_Challenge_: Copy each line holding the string "part".

------------------------

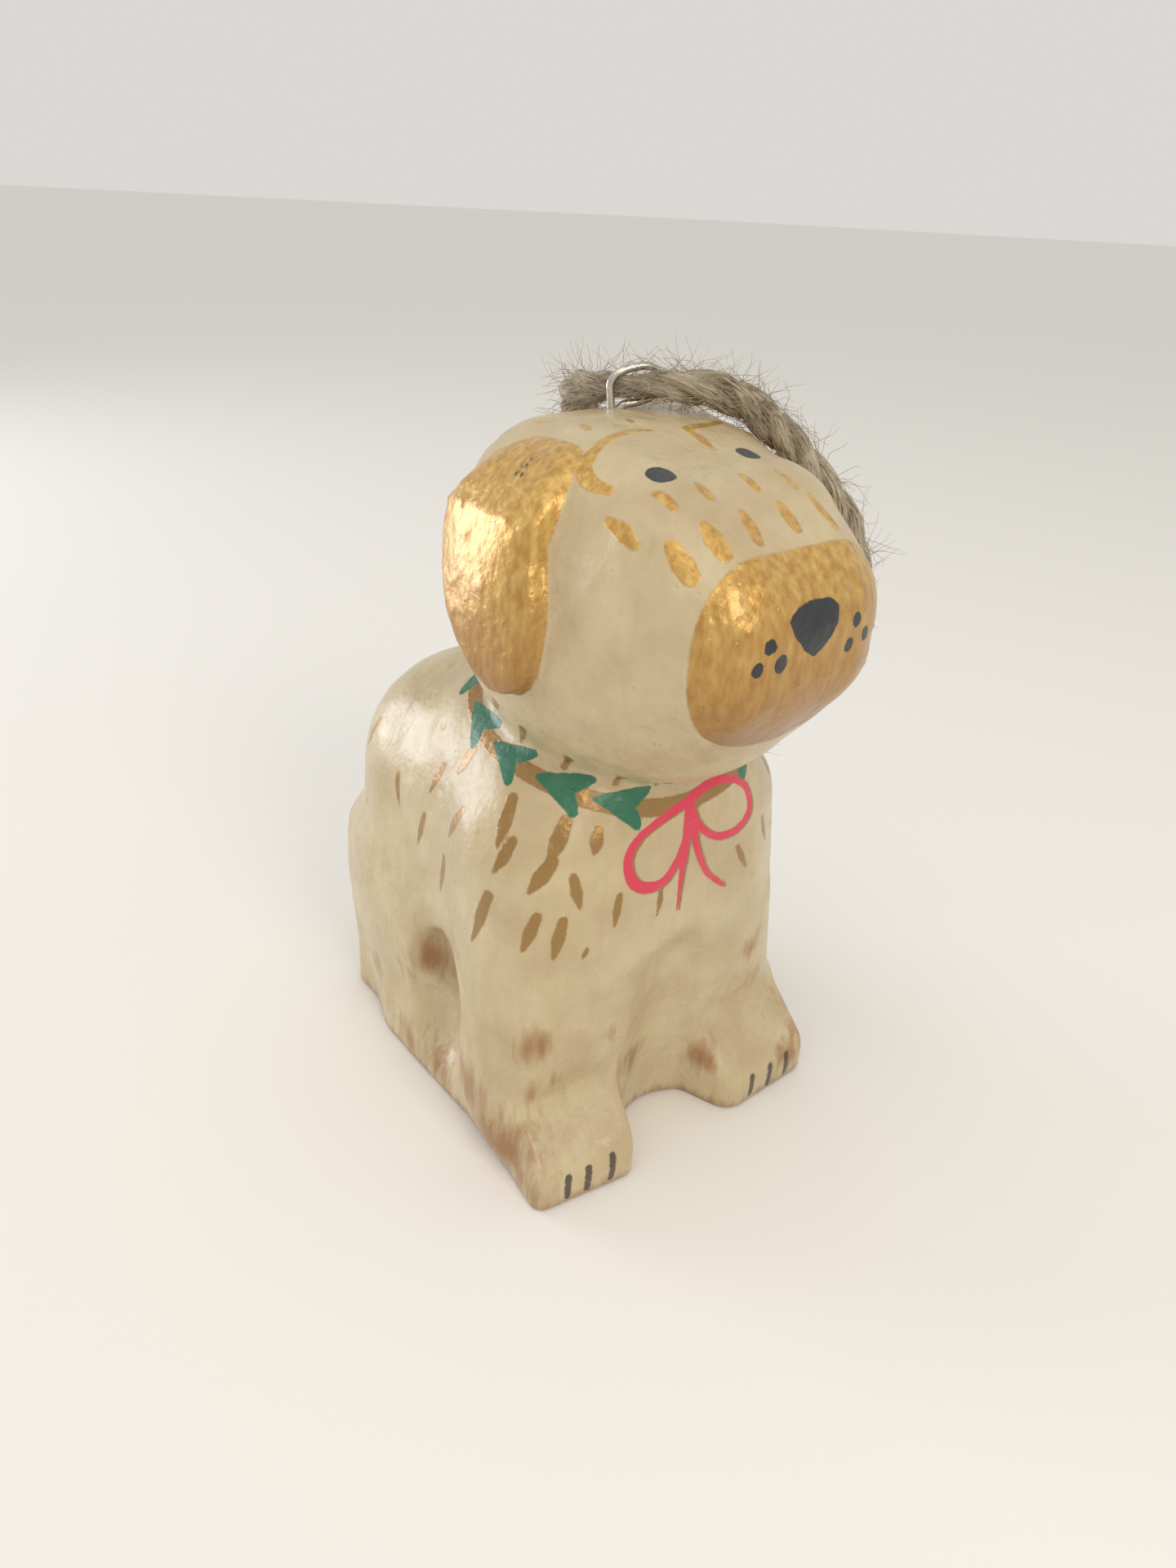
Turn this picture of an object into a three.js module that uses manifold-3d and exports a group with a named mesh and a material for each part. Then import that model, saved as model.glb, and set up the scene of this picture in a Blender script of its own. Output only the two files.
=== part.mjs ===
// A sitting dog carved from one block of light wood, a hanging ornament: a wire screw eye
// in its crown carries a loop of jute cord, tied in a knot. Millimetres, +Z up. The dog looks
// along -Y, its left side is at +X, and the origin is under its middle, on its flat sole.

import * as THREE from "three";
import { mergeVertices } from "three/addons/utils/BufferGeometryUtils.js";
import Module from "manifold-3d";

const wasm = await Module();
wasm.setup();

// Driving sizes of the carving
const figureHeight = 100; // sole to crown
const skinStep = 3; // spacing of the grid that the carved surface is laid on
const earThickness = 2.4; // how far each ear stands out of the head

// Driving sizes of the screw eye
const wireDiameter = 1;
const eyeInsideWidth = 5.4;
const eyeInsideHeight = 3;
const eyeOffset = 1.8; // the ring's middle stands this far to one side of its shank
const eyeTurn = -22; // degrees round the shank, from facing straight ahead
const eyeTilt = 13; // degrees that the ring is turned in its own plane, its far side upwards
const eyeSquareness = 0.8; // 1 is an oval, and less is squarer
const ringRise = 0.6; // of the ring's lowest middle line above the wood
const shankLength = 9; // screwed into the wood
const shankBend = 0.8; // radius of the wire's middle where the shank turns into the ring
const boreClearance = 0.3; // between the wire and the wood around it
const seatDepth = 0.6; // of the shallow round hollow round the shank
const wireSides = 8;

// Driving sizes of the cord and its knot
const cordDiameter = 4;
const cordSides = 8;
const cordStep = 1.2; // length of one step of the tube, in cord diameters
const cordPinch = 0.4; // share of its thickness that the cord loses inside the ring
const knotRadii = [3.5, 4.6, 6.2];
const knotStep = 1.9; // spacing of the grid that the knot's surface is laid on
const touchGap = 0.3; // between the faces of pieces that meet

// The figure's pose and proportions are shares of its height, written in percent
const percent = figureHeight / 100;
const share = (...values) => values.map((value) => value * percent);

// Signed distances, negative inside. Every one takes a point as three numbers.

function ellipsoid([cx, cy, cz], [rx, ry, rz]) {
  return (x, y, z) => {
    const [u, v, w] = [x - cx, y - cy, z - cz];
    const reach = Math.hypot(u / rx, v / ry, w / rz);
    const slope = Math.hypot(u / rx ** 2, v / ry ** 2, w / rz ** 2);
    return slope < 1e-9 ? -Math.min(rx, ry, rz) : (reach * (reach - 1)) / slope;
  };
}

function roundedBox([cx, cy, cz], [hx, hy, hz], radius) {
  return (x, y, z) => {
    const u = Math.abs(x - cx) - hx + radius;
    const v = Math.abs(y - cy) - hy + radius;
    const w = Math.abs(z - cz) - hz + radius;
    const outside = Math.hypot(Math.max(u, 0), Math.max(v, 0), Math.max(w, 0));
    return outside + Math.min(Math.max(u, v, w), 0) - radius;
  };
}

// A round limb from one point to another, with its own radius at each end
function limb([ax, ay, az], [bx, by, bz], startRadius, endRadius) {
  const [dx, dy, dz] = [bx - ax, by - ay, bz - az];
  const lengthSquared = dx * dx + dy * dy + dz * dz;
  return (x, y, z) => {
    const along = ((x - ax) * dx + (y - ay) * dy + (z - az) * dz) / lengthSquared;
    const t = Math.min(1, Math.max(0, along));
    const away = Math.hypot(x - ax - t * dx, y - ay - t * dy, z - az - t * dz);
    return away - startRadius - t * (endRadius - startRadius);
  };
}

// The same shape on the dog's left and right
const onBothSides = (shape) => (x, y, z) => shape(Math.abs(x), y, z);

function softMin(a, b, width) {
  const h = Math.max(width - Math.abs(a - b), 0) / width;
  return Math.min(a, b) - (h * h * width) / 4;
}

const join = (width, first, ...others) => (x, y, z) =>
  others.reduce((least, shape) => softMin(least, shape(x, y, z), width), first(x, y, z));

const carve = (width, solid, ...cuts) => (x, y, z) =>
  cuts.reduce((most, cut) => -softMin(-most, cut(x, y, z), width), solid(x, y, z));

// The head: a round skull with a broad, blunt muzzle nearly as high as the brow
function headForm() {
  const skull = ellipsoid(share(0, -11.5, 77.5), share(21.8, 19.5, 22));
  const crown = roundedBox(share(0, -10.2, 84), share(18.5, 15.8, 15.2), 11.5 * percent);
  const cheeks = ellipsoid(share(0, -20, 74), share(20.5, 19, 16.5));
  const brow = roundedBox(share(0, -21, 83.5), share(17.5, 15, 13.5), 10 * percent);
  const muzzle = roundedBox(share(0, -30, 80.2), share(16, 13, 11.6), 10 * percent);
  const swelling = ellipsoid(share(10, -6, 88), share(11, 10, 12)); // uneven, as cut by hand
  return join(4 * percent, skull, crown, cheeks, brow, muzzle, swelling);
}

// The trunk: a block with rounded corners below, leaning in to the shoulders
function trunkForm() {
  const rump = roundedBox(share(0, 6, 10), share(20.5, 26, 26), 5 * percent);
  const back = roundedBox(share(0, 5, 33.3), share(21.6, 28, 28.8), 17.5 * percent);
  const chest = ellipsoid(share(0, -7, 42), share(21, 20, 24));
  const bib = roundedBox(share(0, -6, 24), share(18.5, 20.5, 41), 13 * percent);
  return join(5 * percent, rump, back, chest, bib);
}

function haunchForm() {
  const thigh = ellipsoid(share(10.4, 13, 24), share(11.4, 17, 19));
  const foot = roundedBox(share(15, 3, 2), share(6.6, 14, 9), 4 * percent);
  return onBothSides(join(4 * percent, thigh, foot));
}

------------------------

_Full answer_:
Turn this picture of an object into a three.js module that uses manifold-3d and exports a group with a named mesh and a material for each part. Then import that model, saved as model.glb, and set up the scene of this picture in a Blender script of its own. Output only the two files.
=== part.mjs ===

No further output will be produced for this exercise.